I danced, ate and drunk. However my mind was never far from the thought that The Killers were playing that evening, a fact that caused a thrill of excitement to surge through my body followed with a high pitched squeal. If you were to me quiz me about The Killers I would fail miserably, I only cottoned on to their brilliance recently. I feel in love with three of the songs from their new album, something my poor neighbor will not dispute. 
Due to our late start, the sun soon passed passed behind the palm trees and the bare mountains. Night was here and Charlotte and I welcomed it with a beer. This turned out to be a rather dreadful idea as shortly we were amongst a crowd of thousands in front of the main stage, a place where bathrooms don’t generally live. We looked at each with a look of pain that said “what have we done?”
The eager crowd stared forward, holding their ground and giving death stares to anyone that tried to nudge past. I stood there in my short denim dress with pleated neckline, tight waist and poofy skirt. I was 15 rows back from the front, tip toeing and excited. I heard the screaming and clapping before I saw them.  
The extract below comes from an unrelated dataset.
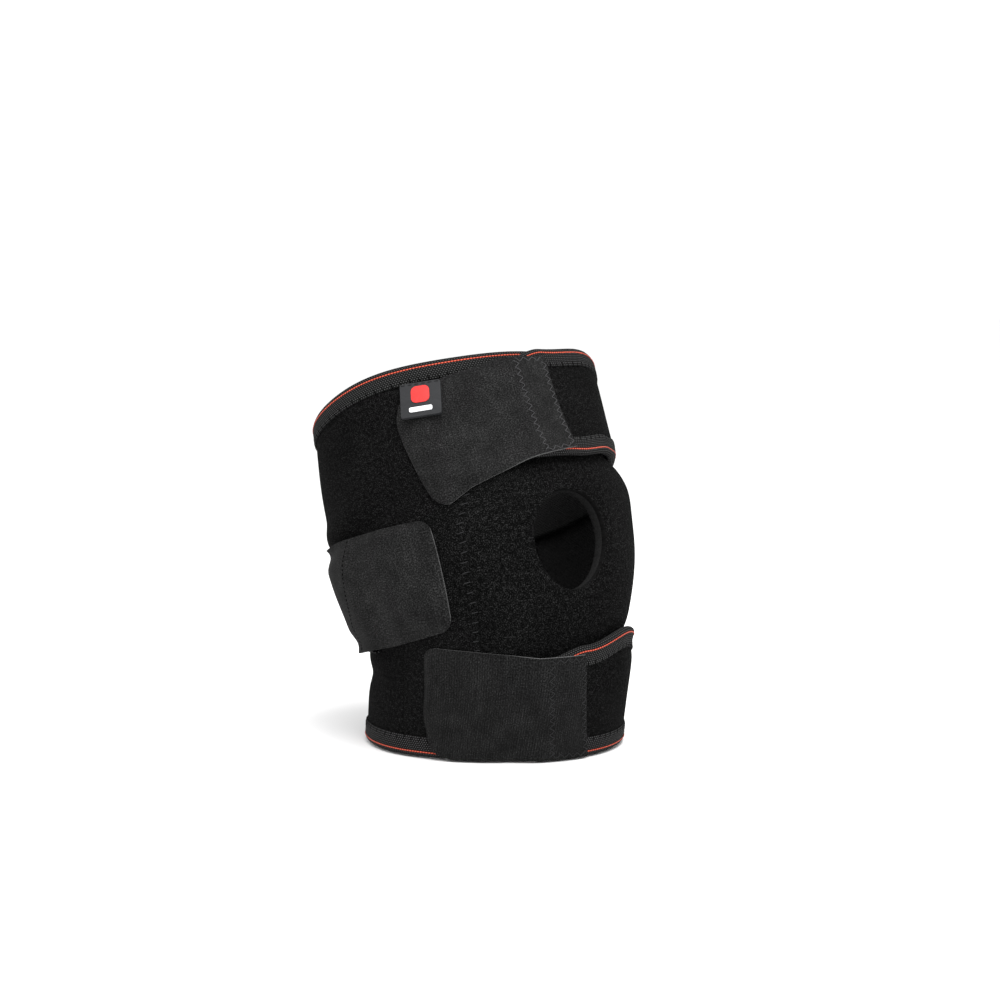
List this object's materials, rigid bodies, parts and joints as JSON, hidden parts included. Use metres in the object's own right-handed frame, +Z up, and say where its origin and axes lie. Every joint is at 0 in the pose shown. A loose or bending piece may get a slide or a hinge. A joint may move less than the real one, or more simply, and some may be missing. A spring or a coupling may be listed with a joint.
{
  "type": "knee brace",
  "caption": "Wrap-round neoprene knee brace with an open kneecap, stitched side-stay pockets, edge-bound straps with hook-and-loop tabs, and a small hanging label.",
  "frame": {"origin": "centre of the base, on the plane that the lower rim stands on", "axes": "+Z up the leg from the calf rim to the thigh rim, -Y toward the kneecap, +X toward the side that the upper and lower straps come round"},
  "size_m": [0.15, 0.1717, 0.1848],
  "materials": {
    "loop_fabric": "black loop-pile fabric on neoprene",
    "knitted_tape": "dark knitted tape with a woven orange line",
    "suede_tab": "charcoal brushed microsuede with pale cut edges",
    "hook_pad": "black moulded hook tape",
    "lining": "dark jersey lining",
    "foam": "soft foam covered in jersey",
    "stay_steel": "spring steel",
    "cap_plastic": "black moulded plastic",
    "label_rubber": "matt grey soft rubber",
    "label_dot": "raised orange-red print",
    "label_bar": "raised pale print"
  },
  "bodies": {
    "root": {"front_panel": "loop_fabric", "kneecap_ring": "foam", "left_wing": "loop_fabric", "lower_rim_binding": "knitted_tape", "right_wing": "loop_fabric", "side_stay_left": "stay_steel", "side_stay_right": "stay_steel", "stay_cap_left_lower": "cap_plastic", "stay_cap_left_upper": "cap_plastic", "stay_cap_right_lower": "cap_plastic", "stay_cap_right_upper": "cap_plastic", "stay_pocket_left": "lining", "stay_pocket_right": "lining", "upper_rim_binding": "knitted_tape"},
    "upper_strap_body": {"upper_strap": "loop_fabric", "upper_strap_binding_bottom": "knitted_tape", "upper_strap_binding_top": "knitted_tape", "upper_tab_base": "suede_tab"},
    "upper_tab_body": {"upper_hook_pad": "hook_pad", "upper_tab_flap": "suede_tab"},
    "middle_strap_body": {"middle_strap": "loop_fabric", "middle_strap_binding_bottom": "knitted_tape", "middle_strap_binding_top": "knitted_tape", "middle_tab_base": "suede_tab"},
    "middle_tab_body": {"middle_hook_pad": "hook_pad", "middle_tab_flap": "suede_tab"},
    "lower_strap_body": {"lower_strap": "loop_fabric", "lower_strap_binding_bottom": "knitted_tape", "lower_strap_binding_top": "knitted_tape", "lower_tab_base": "suede_tab"},
    "lower_tab_body": {"lower_hook_pad": "hook_pad", "lower_tab_flap": "suede_tab"},
    "label_body": {"label_bar": "label_bar", "label_dot": "label_dot", "label_tag": "label_rubber"}
  },
  "joints": [
    {"name": "upper_strap_swing", "type": "hinge", "parent": "root", "child": "upper_strap_body", "pos_m": [0.06301, 0.04146, 0.12139], "axis": [0.0224, 0.3949, 0.9184], "range_deg": [0, 90]},
    {"name": "middle_strap_swing", "type": "hinge", "parent": "root", "child": "middle_strap_body", "pos_m": [0.0507, 0.03223, 0.06454], "axis": [-0.1743, -0.3367, -0.9253], "range_deg": [0, 90]},
    {"name": "lower_strap_swing", "type": "hinge", "parent": "root", "child": "lower_strap_body", "pos_m": [0.05194, 0.01332, 0.01975], "axis": [0.0409, -0.0415, 0.9983], "range_deg": [0, 90]},
    {"name": "upper_tab_peel", "type": "hinge", "parent": "upper_strap_body", "child": "upper_tab_body", "pos_m": [-0.00894, -0.04872, 0.16131], "axis": [0.0088, 0.5172, 0.8558], "range_deg": [0, 100]},
    {"name": "middle_tab_peel", "type": "hinge", "parent": "middle_strap_body", "child": "middle_tab_body", "pos_m": [-0.06988, 0.00312, 0.0705], "axis": [0.1984, -0.2561, -0.9461], "range_deg": [0, 100]},
    {"name": "lower_tab_peel", "type": "hinge", "parent": "lower_strap_body", "child": "lower_tab_body", "pos_m": [-0.0156, -0.07881, 0.02537], "axis": [-0.0023, -0.2242, 0.9745], "range_deg": [0, 100]},
    {"name": "label_flip", "type": "hinge", "parent": "root", "child": "label_body", "pos_m": [-0.04426, -0.01869, 0.17069], "axis": [-0.7578, 0.6024, -0.2508], "range_deg": [0, 90]}
  ]
}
The notes of the song Human filled the air and I screamed. The screaming was accompanied with bouncing, clapping and a huge smile as I moved in time with the crowd. The music took over.
The air went out of my lungs the first time I saw Brandon Flowers on the big screen, he was incredibly hot. My mind raced, how had I not known this until now? How had my friends neglected to inform me of this key fact? I was giddy. It was as if he had taken my heart, put it in a box and FedExed it across country on overnight priority. Your guess was as good as mine to where my heart now lay, I clasped my hands over my chest as if to hide the hole. 
That was as far as I got with the story, probably because I passed out looking at photos of Brandon Flowers on the internet or something. Anyway this is what I had scribbled down as the finishing line. 
My day had started with a mammock and finished with a Mormon, I was young and anything was possible.